Risk Category Grade Rationale
Supply Risk Low Highly competitive market with numerous global, national, and regional providers. Low risk of supply failure.
Price Volatility Medium PEPM models are stable, but suppliers are passing on rising labor and technology costs. Expect 5-8% price increases at renewal.
ESG Scrutiny Low Focus is primarily on the supplier's own data privacy/security and labor practices, not the service output.
Geopolitical Risk Low Service is largely delivered regionally. Risk is confined to suppliers with major offshore service centers in unstable regions.
Technology Obsolescence Medium Pace of innovation is high (AI, EWA). Incumbents with legacy, non-unified platforms risk losing share to modern, agile competitors.

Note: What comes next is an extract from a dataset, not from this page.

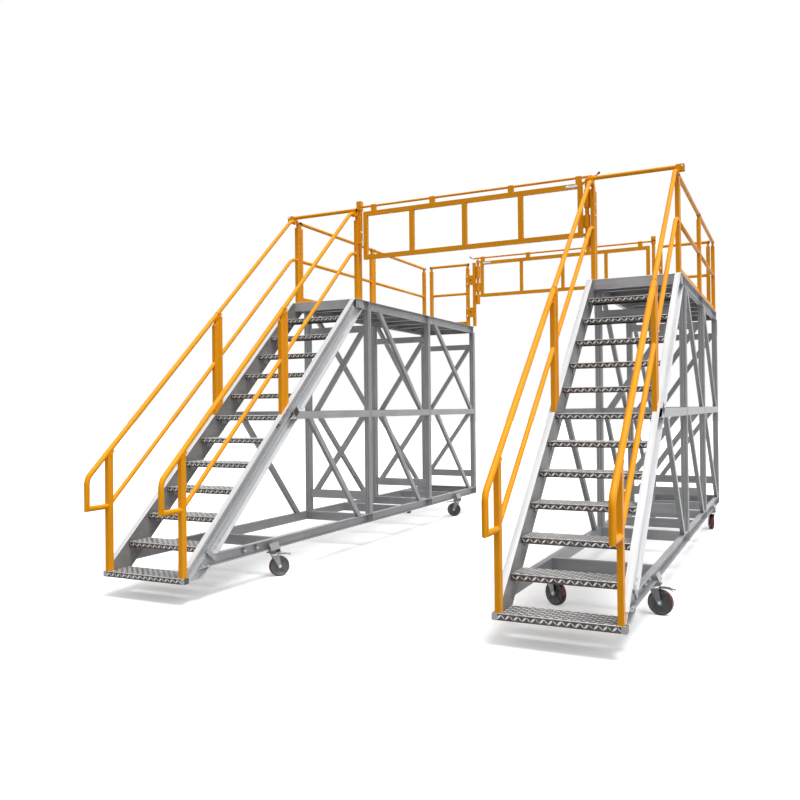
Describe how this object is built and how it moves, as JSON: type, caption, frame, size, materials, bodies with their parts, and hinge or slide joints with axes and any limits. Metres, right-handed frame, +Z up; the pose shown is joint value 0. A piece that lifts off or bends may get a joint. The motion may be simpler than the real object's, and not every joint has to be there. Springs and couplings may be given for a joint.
{
  "type": "bus access platform",
  "caption": "Bus access platform: two wheeled aluminium stair towers with guarded decks either side of a vehicle bay, joined by swing gates.",
  "frame": {"origin": "on the floor at the middle of the whole set's box, midway between the two towers", "axes": "+X across the bay to the right-hand tower, +Y from the feet of the stairs to the rear, +Z up"},
  "size_m": [4.79, 7.132, 4.0942],
  "materials": {
    "mill": "satin mill",
    "tread_plate": "raised lens pattern",
    "yellow": "gloss powder coat",
    "zinc": "zinc plated",
    "wheel": "polyurethane tread"
  },
  "bodies": {
    "towers": {"left_base_rails": "mill", "left_base_crossmembers": "mill", "left_caster_mounts": "zinc", "left_columns": "mill", "left_mid_rails": "mill", "left_cross_rails": "mill", "left_braces": "mill", "left_deck_frame": "mill", "left_deck_plate": "tread_plate", "left_stringers": "mill", "left_treads": "tread_plate", "left_stair_posts": "yellow", "left_stair_top_rails": "yellow", "left_stair_mid_rails": "yellow", "left_guard_posts": "yellow", "left_guard_rails": "yellow", "left_toe_boards": "yellow", "left_gate_posts": "yellow", "left_bar_brackets": "zinc", "right_base_rails": "mill", "right_base_crossmembers": "mill", "right_caster_mounts": "zinc", "right_columns": "mill", "right_mid_rails": "mill", "right_cross_rails": "mill", "right_braces": "mill", "right_deck_frame": "mill", "right_deck_plate": "tread_plate", "right_stringers": "mill", "right_treads": "tread_plate", "right_stair_posts": "yellow", "right_stair_top_rails": "yellow", "right_stair_mid_rails": "yellow", "right_guard_posts": "yellow", "right_guard_rails": "yellow", "right_toe_boards": "yellow", "right_gate_posts": "yellow", "right_bar_brackets": "zinc"},
    "front_gate": {"front_gate": "yellow", "front_latch_rod": "yellow"},
    "rear_gate": {"rear_gate": "yellow", "rear_latch_rod": "yellow"},
    "left_head_bar": {"left_head_bar": "yellow"},
    "right_head_bar": {"right_head_bar": "yellow"},
    "right_inner_front_caster_fork": {"right_inner_front_caster_fork": "zinc"},
    "right_inner_front_caster_wheel": {"right_inner_front_caster_wheel": "wheel"},
    "right_outer_front_caster_fork": {"right_outer_front_caster_fork": "zinc"},
    "right_outer_front_caster_wheel": {"right_outer_front_caster_wheel": "wheel"},
    "right_inner_rear_caster_fork": {"right_inner_rear_caster_fork": "zinc"},
    "right_inner_rear_caster_wheel": {"right_inner_rear_caster_wheel": "wheel"},
    "right_outer_rear_caster_fork": {"right_outer_rear_caster_fork": "zinc"},
    "right_outer_rear_caster_wheel": {"right_outer_rear_caster_wheel": "wheel"},
    "left_inner_front_caster_fork": {"left_inner_front_caster_fork": "zinc"},
    "left_inner_front_caster_wheel": {"left_inner_front_caster_wheel": "wheel"},
    "left_outer_front_caster_fork": {"left_outer_front_caster_fork": "zinc"},
    "left_outer_front_caster_wheel": {"left_outer_front_caster_wheel": "wheel"},
    "left_inner_rear_caster_fork": {"left_inner_rear_caster_fork": "zinc"},
    "left_inner_rear_caster_wheel": {"left_inner_rear_caster_wheel": "wheel"},
    "left_outer_rear_caster_fork": {"left_outer_rear_caster_fork": "zinc"},
    "left_outer_rear_caster_wheel": {"left_outer_rear_caster_wheel": "wheel"}
  },
  "joints": [
    {"name": "front_gate_hinge", "type": "hinge", "parent": "towers", "child": "front_gate", "pos_m": [1.333, -0.219, 3.66], "axis": [0, 0, -1], "range_deg": [0, 90]},
    {"name": "rear_gate_hinge", "type": "hinge", "parent": "towers", "child": "rear_gate", "pos_m": [-1.275, 3.518, 3.66], "axis": [0, 0, -1], "range_deg": [0, 90]},
    {"name": "left_head_bar_pivot", "type": "hinge", "parent": "towers", "child": "left_head_bar", "pos_m": [-2.283, -0.286, 3.98], "axis": [0, -1, 0], "range_deg": [0, 90]},
    {"name": "right_head_bar_pivot", "type": "hinge", "parent": "towers", "child": "right_head_bar", "pos_m": [2.283, -0.286, 3.98], "axis": [0, 1, 0], "range_deg": [0, 90]},
    {"name": "right_inner_front_caster_swivel", "type": "hinge", "parent": "towers", "child": "right_inner_front_caster_fork", "pos_m": [1.395, -1.962, 0.22], "axis": [0, 0, 1], "continuous": true},
    {"name": "right_inner_front_caster_spin", "type": "hinge", "parent": "right_inner_front_caster_fork", "child": "right_inner_front_caster_wheel", "pos_m": [1.43915, -1.98547, 0.1], "axis": [0.4695, 0.8829, 0], "continuous": true},
    {"name": "right_outer_front_caster_swivel", "type": "hinge", "parent": "towers", "child": "right_outer_front_caster_fork", "pos_m": [2.225, -1.962, 0.22], "axis": [0, 0, 1], "continuous": true},
    {"name": "right_outer_front_caster_spin", "type": "hinge", "parent": "right_outer_front_caster_fork", "child": "right_outer_front_caster_wheel", "pos_m": [2.27391, -1.9724, 0.1], "axis": [0.2079, 0.9781, 0], "continuous": true},
    {"name": "right_inner_rear_caster_swivel", "type": "hinge", "parent": "towers", "child": "right_inner_rear_caster_fork", "pos_m": [1.395, 2.834, 0.22], "axis": [0, 0, 1], "continuous": true},
    {"name": "right_inner_rear_caster_spin", "type": "hinge", "parent": "right_inner_rear_caster_fork", "child": "right_inner_rear_caster_wheel", "pos_m": [1.42, 2.8773, 0.1], "axis": [-0.866, 0.5, 0], "continuous": true},
    {"name": "right_outer_rear_caster_swivel", "type": "hinge", "parent": "towers", "child": "right_outer_rear_caster_fork", "pos_m": [2.225, 2.834, 0.22], "axis": [0, 0, 1], "continuous": true},
    {"name": "right_outer_rear_caster_spin", "type": "hinge", "parent": "right_outer_rear_caster_fork", "child": "right_outer_rear_caster_wheel", "pos_m": [2.21206, 2.8823, 0.1], "axis": [-0.9659, -0.2588, 0], "continuous": true},
    {"name": "left_inner_front_caster_swivel", "type": "hinge", "parent": "towers", "child": "left_inner_front_caster_fork", "pos_m": [-1.395, -1.962, 0.22], "axis": [0, 0, 1], "continuous": true},
    {"name": "left_inner_front_caster_spin", "type": "hinge", "parent": "left_inner_front_caster_fork", "child": "left_inner_front_caster_wheel", "pos_m": [-1.36286, -1.9237, 0.1], "axis": [-0.766, 0.6428, 0], "continuous": true},
    {"name": "left_outer_front_caster_swivel", "type": "hinge", "parent": "towers", "child": "left_outer_front_caster_fork", "pos_m": [-2.225, -1.962, 0.22], "axis": [0, 0, 1], "continuous": true},
    {"name": "left_outer_front_caster_spin", "type": "hinge", "parent": "left_outer_front_caster_fork", "child": "left_outer_front_caster_wheel", "pos_m": [-2.275, -1.962, 0.1], "axis": [0, -1, 0], "continuous": true},
    {"name": "left_inner_rear_caster_swivel", "type": "hinge", "parent": "towers", "child": "left_inner_rear_caster_fork", "pos_m": [-1.395, 2.834, 0.22], "axis": [0, 0, 1], "continuous": true},
    {"name": "left_inner_rear_caster_spin", "type": "hinge", "parent": "left_inner_rear_caster_fork", "child": "left_inner_rear_caster_wheel", "pos_m": [-1.44424, 2.82532, 0.1], "axis": [0.1736, -0.9848, 0], "continuous": true},
    {"name": "left_outer_rear_caster_swivel", "type": "hinge", "parent": "towers", "child": "left_outer_rear_caster_fork", "pos_m": [-2.225, 2.834, 0.22], "axis": [0, 0, 1], "continuous": true},
    {"name": "left_outer_rear_caster_spin", "type": "hinge", "parent": "left_outer_rear_caster_fork", "child": "left_outer_rear_caster_wheel", "pos_m": [-2.23368, 2.88324, 0.1], "axis": [-0.9848, -0.1736, 0], "continuous": true}
  ]
}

Actionable Sourcing Recommendations

  1. Initiate a competitive RFP targeting providers with a unified, cloud-native platform. Mandate a demonstration of AI-driven error detection and analytics to reduce manual oversight and improve payroll accuracy. Focus on total cost of ownership, including integration costs, to target a 10-15% cost reduction over legacy platform pricing by leveraging market competition and the promise of greater efficiency.

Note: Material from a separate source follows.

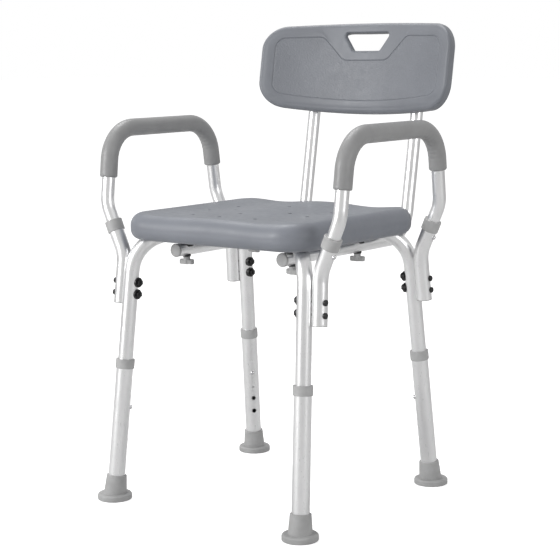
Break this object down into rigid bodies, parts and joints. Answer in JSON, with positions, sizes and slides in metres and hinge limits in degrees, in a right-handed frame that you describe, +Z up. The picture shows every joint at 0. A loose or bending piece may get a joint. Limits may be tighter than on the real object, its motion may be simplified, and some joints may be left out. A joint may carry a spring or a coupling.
{
  "type": "shower chair",
  "caption": "Height-adjustable shower chair with a moulded seat and backrest, padded lift-out arms and rubber-footed telescopic legs.",
  "frame": {"origin": "on the floor, at the middle of the whole chair's box", "axes": "+X to the sitter's left, +Y to the back, +Z up"},
  "size_m": [0.5196, 0.5447, 0.803],
  "materials": {
    "frame_aluminium": "satin anodised tube",
    "leg_aluminium": "satin anodised tube",
    "back_aluminium": "satin anodised tube",
    "socket_aluminium": "satin anodised tube",
    "arm_aluminium": "satin anodised tube",
    "seat_plastic": "fine grained blow-moulded polyethylene",
    "backrest_plastic": "fine grained blow-moulded polyethylene",
    "grey_plastic": "injection-moulded nylon",
    "black_plastic": "injection-moulded nylon",
    "black_steel": "black coated stainless steel",
    "zinc_steel": "bright stainless steel",
    "spring_steel": "bright stainless strip",
    "button_steel": "polished stainless steel",
    "foot_rubber": "matt moulded grey rubber",
    "foam": "closed-cell nitrile foam with a leathery skin",
    "brass": "turned brass"
  },
  "bodies": {
    "frame": {"frame_tube_a": "frame_aluminium", "frame_tube_b": "frame_aluminium", "cross_rivet": "zinc_steel", "seat": "seat_plastic", "backrest": "backrest_plastic", "threaded_inserts": "brass", "backrest_screws": "zinc_steel", "back_tube_left": "back_aluminium", "back_tube_right": "back_aluminium", "back_tube_plugs": "grey_plastic", "tube_saddles": "black_plastic", "knob_washers": "black_plastic", "socket_bolts": "black_steel", "saddle_washers": "black_plastic", "lock_nuts": "black_steel", "socket_collars": "grey_plastic", "socket_plugs": "grey_plastic", "leg_snap_springs": "spring_steel", "arm_socket_front_right": "socket_aluminium", "arm_socket_front_left": "socket_aluminium", "arm_socket_rear_right": "socket_aluminium", "arm_socket_rear_left": "socket_aluminium"},
    "lower_leg_front_right": {"lower_leg_front_right": "leg_aluminium", "leg_collar_front_right": "grey_plastic", "foot_front_right": "foot_rubber", "foot_washer_front_right": "zinc_steel"},
    "leg_button_front_right": {"leg_button_front_right": "button_steel"},
    "thumb_knob_front_right": {"thumb_knob_front_right": "grey_plastic", "knob_stud_front_right": "zinc_steel"},
    "lower_leg_front_left": {"lower_leg_front_left": "leg_aluminium", "leg_collar_front_left": "grey_plastic", "foot_front_left": "foot_rubber", "foot_washer_front_left": "zinc_steel"},
    "leg_button_front_left": {"leg_button_front_left": "button_steel"},
    "thumb_knob_front_left": {"thumb_knob_front_left": "grey_plastic", "knob_stud_front_left": "zinc_steel"},
    "lower_leg_rear_right": {"lower_leg_rear_right": "leg_aluminium", "leg_collar_rear_right": "grey_plastic", "foot_rear_right": "foot_rubber", "foot_washer_rear_right": "zinc_steel"},
    "leg_button_rear_right": {"leg_button_rear_right": "button_steel"},
    "thumb_knob_rear_right": {"thumb_knob_rear_right": "grey_plastic", "knob_stud_rear_right": "zinc_steel"},
    "lower_leg_rear_left": {"lower_leg_rear_left": "leg_aluminium", "leg_collar_rear_left": "grey_plastic", "foot_rear_left": "foot_rubber", "foot_washer_rear_left": "zinc_steel"},
    "leg_button_rear_left": {"leg_button_rear_left": "button_steel"},
    "thumb_knob_rear_left": {"thumb_knob_rear_left": "grey_plastic", "knob_stud_rear_left": "zinc_steel"},
    "arm_left": {"arm_tube_left": "arm_aluminium", "arm_pad_left": "foam", "arm_snap_springs_left": "spring_steel"},
    "arm_button_front_left": {"arm_button_front_left": "button_steel"},
    "arm_button_rear_left": {"arm_button_rear_left": "button_steel"},
    "arm_right": {"arm_tube_right": "arm_aluminium", "arm_pad_right": "foam", "arm_snap_springs_right": "spring_steel"},
    "arm_button_front_right": {"arm_button_front_right": "button_steel"},
    "arm_button_rear_right": {"arm_button_rear_right": "button_steel"}
  },
  "joints": [
    {"name": "leg_height_front_right", "type": "slide", "parent": "frame", "child": "lower_leg_front_right", "axis": [-0.0408, -0.1024, -0.9939], "range_m": [-0.07545, 0.0503], "deforming": ["leg_button_front_right"]},
    {"name": "leg_button_press_front_right", "type": "slide", "parent": "frame", "child": "leg_button_front_right", "axis": [-0.7694, -0.6314, 0.0966], "range_m": [0, 0.0048], "stiffness_N_per_m": 1200, "springref_m": -0.002, "deforming": ["leg_snap_springs"]},
    {"name": "knob_turn_front_right", "type": "hinge", "parent": "frame", "child": "thumb_knob_front_right", "pos_m": [-0.112, -0.14084, 0.405], "axis": [0, 0, 1], "continuous": true},
    {"name": "leg_height_front_left", "type": "slide", "parent": "frame", "child": "lower_leg_front_left", "axis": [0.0408, -0.1024, -0.9939], "range_m": [-0.07545, 0.0503], "deforming": ["leg_button_front_left"]},
    {"name": "leg_button_press_front_left", "type": "slide", "parent": "frame", "child": "leg_button_front_left", "axis": [0.7694, -0.6314, 0.0966], "range_m": [0, 0.0048], "stiffness_N_per_m": 1200, "springref_m": -0.002, "deforming": ["leg_snap_springs"]},
    {"name": "knob_turn_front_left", "type": "hinge", "parent": "frame", "child": "thumb_knob_front_left", "pos_m": [0.112, -0.14084, 0.405], "axis": [0, 0, 1], "continuous": true},
    {"name": "leg_height_rear_right", "type": "slide", "parent": "frame", "child": "lower_leg_rear_right", "axis": [-0.0408, 0.1024, -0.9939], "range_m": [-0.07545, 0.0503], "deforming": ["leg_button_rear_right"]},
    {"name": "leg_button_press_rear_right", "type": "slide", "parent": "frame", "child": "leg_button_rear_right", "axis": [-0.7694, 0.6314, 0.0966], "range_m": [0, 0.0048], "stiffness_N_per_m": 1200, "springref_m": -0.002, "deforming": ["leg_snap_springs"]},
    {"name": "knob_turn_rear_right", "type": "hinge", "parent": "frame", "child": "thumb_knob_rear_right", "pos_m": [-0.112, 0.04492, 0.405], "axis": [0, 0, 1], "continuous": true},
    {"name": "leg_height_rear_left", "type": "slide", "parent": "frame", "child": "lower_leg_rear_left", "axis": [0.0408, 0.1024, -0.9939], "range_m": [-0.07545, 0.0503], "deforming": ["leg_button_rear_left"]},
    {"name": "leg_button_press_rear_left", "type": "slide", "parent": "frame", "child": "leg_button_rear_left", "axis": [0.7694, 0.6314, 0.0966], "range_m": [0, 0.0048], "stiffness_N_per_m": 1200, "springref_m": -0.002, "deforming": ["leg_snap_springs"]},
    {"name": "knob_turn_rear_left", "type": "hinge", "parent": "frame", "child": "thumb_knob_rear_left", "pos_m": [0.112, 0.04492, 0.405], "axis": [0, 0, 1], "continuous": true},
    {"name": "arm_lift_left", "type": "slide", "parent": "frame", "child": "arm_left", "axis": [0.4027, 0, 0.9153], "range_m": [0, 0.08], "deforming": ["arm_button_front_left", "arm_button_rear_left"]},
    {"name": "arm_button_press_front_left", "type": "slide", "parent": "arm_left", "child": "arm_button_front_left", "axis": [-0.9153, 0, 0.4027], "range_m": [0, 0.0048], "stiffness_N_per_m": 1200, "springref_m": -0.002, "deforming": ["arm_snap_springs_left"]},
    {"name": "arm_button_press_rear_left", "type": "slide", "parent": "arm_left", "child": "arm_button_rear_left", "axis": [-0.9153, 0, 0.4027], "range_m": [0, 0.0048], "stiffness_N_per_m": 1200, "springref_m": -0.002, "deforming": ["arm_snap_springs_left"]},
    {"name": "arm_lift_right", "type": "slide", "parent": "frame", "child": "arm_right", "axis": [-0.4027, 0, 0.9153], "range_m": [0, 0.08], "deforming": ["arm_button_front_right", "arm_button_rear_right"]},
    {"name": "arm_button_press_front_right", "type": "slide", "parent": "arm_right", "child": "arm_button_front_right", "axis": [0.9153, 0, 0.4027], "range_m": [0, 0.0048], "stiffness_N_per_m": 1200, "springref_m": -0.002, "deforming": ["arm_snap_springs_right"]},
    {"name": "arm_button_press_rear_right", "type": "slide", "parent": "arm_right", "child": "arm_button_rear_right", "axis": [0.9153, 0, 0.4027], "range_m": [0, 0.0048], "stiffness_N_per_m": 1200, "springref_m": -0.002, "deforming": ["arm_snap_springs_right"]}
  ]
}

  2. Incorporate Earned Wage Access (EWA) as a key evaluation criterion in the next sourcing event to align with HR's talent retention strategy. Negotiate this as a value-added service with minimal implementation fees, leveraging the provider's desire to showcase modern HCM features. This positions procurement as a strategic partner in improving the employee value proposition.